(DIRECTIVE):
Copy each entry as it stands, leaving nothing out.

──────── SUPPLIED MATERIAL ────────

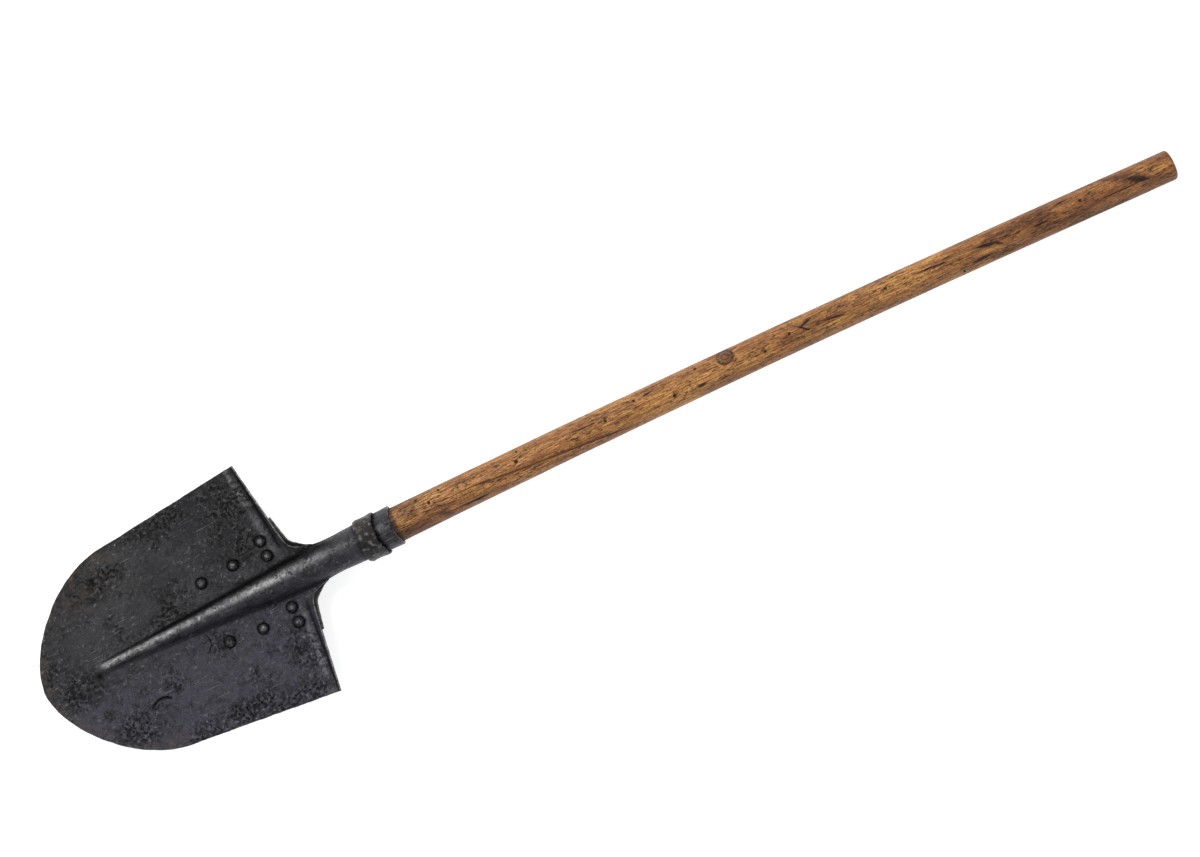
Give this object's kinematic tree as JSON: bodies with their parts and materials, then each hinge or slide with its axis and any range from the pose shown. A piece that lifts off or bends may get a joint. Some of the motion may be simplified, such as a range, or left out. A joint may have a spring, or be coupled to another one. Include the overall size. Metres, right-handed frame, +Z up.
{
  "type": "long-handled camp shovel",
  "caption": "Long-handled round-nosed field shovel: ridged steel blade riveted to a back plate that forms the socket, a driven steel ring and a slightly bowed wooden handle.",
  "frame": {"origin": "under the middle of the shovel's overall box, at the height of its lowest point, which is under the socket ring", "axes": "+X along the blade and socket axis, from the blade's tip to the handle's free end; +Y across the blade; +Z up out of the blade's front face"},
  "size_m": [1.249, 0.2512, 0.0482],
  "materials": {
    "blade_steel": "blackened, worn and pitted",
    "back_plate_steel": "blackened, worn",
    "ring_steel": "forged, worn bright at its edges",
    "rivet_steel": "blackened, rubbed on top",
    "handle_wood": "oiled, weathered, with dark cracks and knots"
  },
  "bodies": {
    "root": {"blade": "blade_steel", "back_plate": "back_plate_steel", "socket_ring": "ring_steel", "handle": "handle_wood", "socket_nail": "rivet_steel", "rivet_right_1": "rivet_steel", "rivet_right_2": "rivet_steel", "rivet_right_3": "rivet_steel", "rivet_right_4": "rivet_steel", "rivet_left_1": "rivet_steel", "rivet_left_2": "rivet_steel", "rivet_left_3": "rivet_steel", "rivet_left_4": "rivet_steel"}
  },
  "joints": []
}
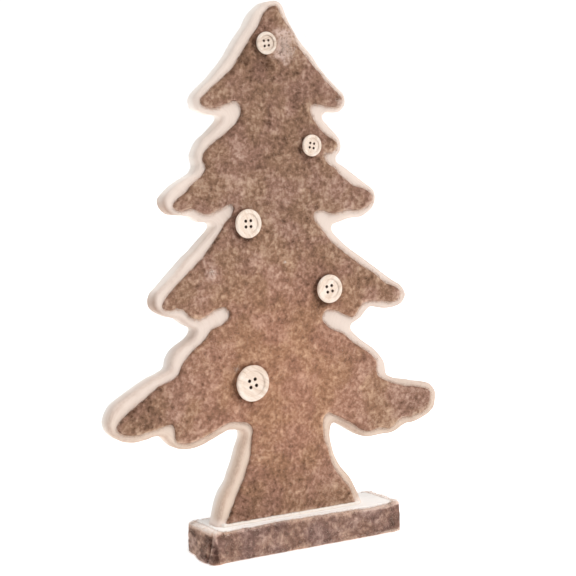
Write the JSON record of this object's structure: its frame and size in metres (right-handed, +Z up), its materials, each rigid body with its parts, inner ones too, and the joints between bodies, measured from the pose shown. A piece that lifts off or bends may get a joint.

────────

(SOLUTION FOR THIS EXERCISE):
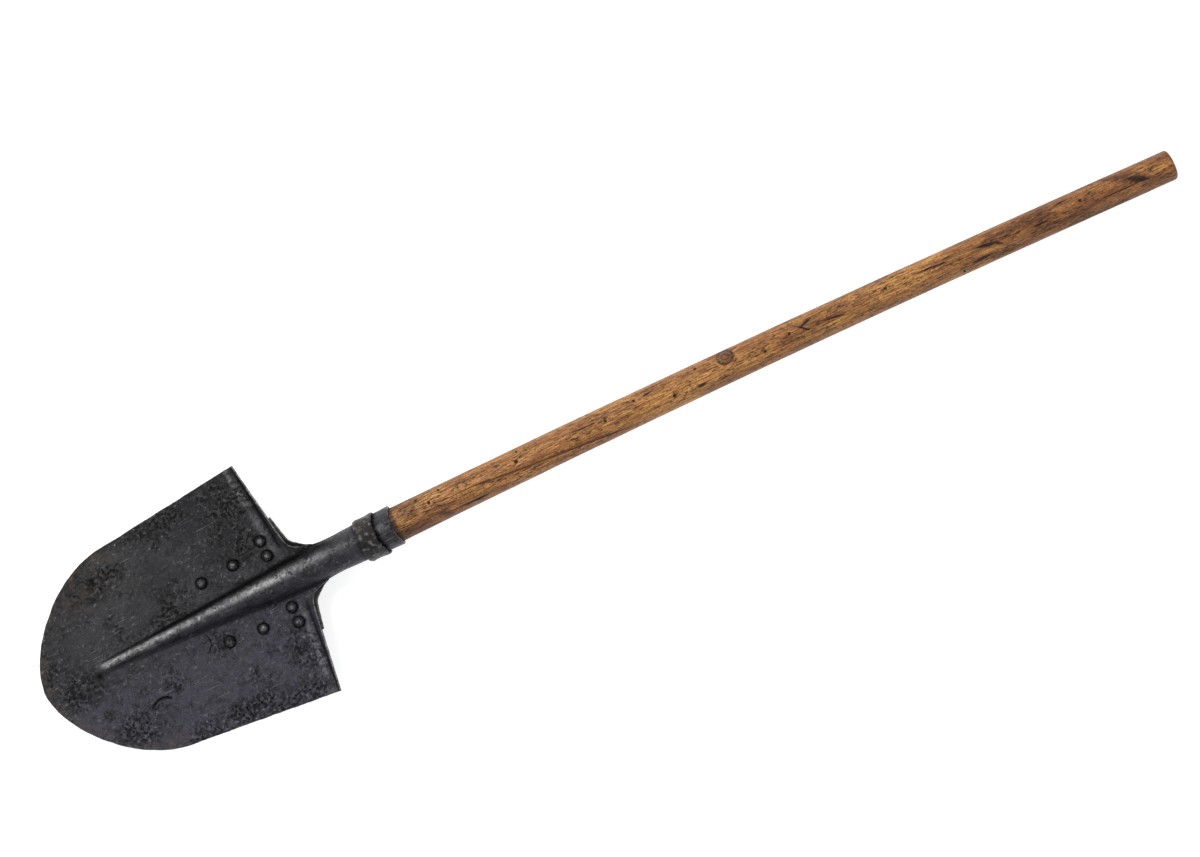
Give this object's kinematic tree as JSON: bodies with their parts and materials, then each hinge or slide with its axis and any range from the pose shown. A piece that lifts off or bends may get a joint. Some of the motion may be simplified, such as a range, or left out. A joint may have a spring, or be coupled to another one. Include the overall size. Metres, right-handed frame, +Z up.
{
  "type": "long-handled camp shovel",
  "caption": "Long-handled round-nosed field shovel: ridged steel blade riveted to a back plate that forms the socket, a driven steel ring and a slightly bowed wooden handle.",
  "frame": {"origin": "under the middle of the shovel's overall box, at the height of its lowest point, which is under the socket ring", "axes": "+X along the blade and socket axis, from the blade's tip to the handle's free end; +Y across the blade; +Z up out of the blade's front face"},
  "size_m": [1.249, 0.2512, 0.0482],
  "materials": {
    "blade_steel": "blackened, worn and pitted",
    "back_plate_steel": "blackened, worn",
    "ring_steel": "forged, worn bright at its edges",
    "rivet_steel": "blackened, rubbed on top",
    "handle_wood": "oiled, weathered, with dark cracks and knots"
  },
  "bodies": {
    "root": {"blade": "blade_steel", "back_plate": "back_plate_steel", "socket_ring": "ring_steel", "handle": "handle_wood", "socket_nail": "rivet_steel", "rivet_right_1": "rivet_steel", "rivet_right_2": "rivet_steel", "rivet_right_3": "rivet_steel", "rivet_right_4": "rivet_steel", "rivet_left_1": "rivet_steel", "rivet_left_2": "rivet_steel", "rivet_left_3": "rivet_steel", "rivet_left_4": "rivet_steel"}
  },
  "joints": []
}
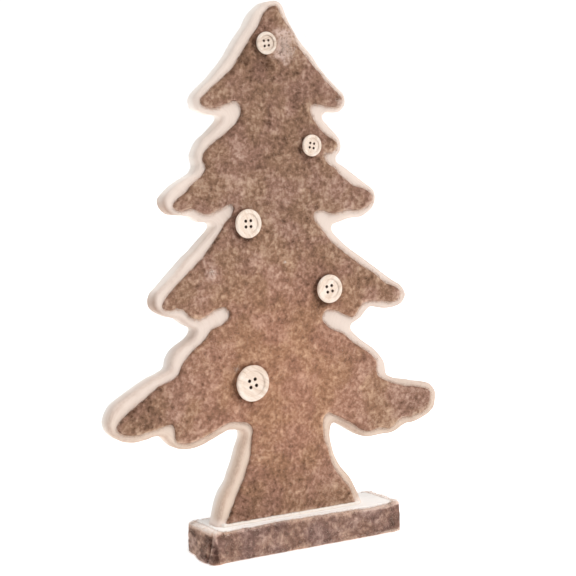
Write the JSON record of this object's structure: its frame and size in metres (right-handed, +Z up), its materials, each rigid body with its parts, inner ones too, and the joints between bodies, measured from the pose shown. A piece that lifts off or bends may get a joint.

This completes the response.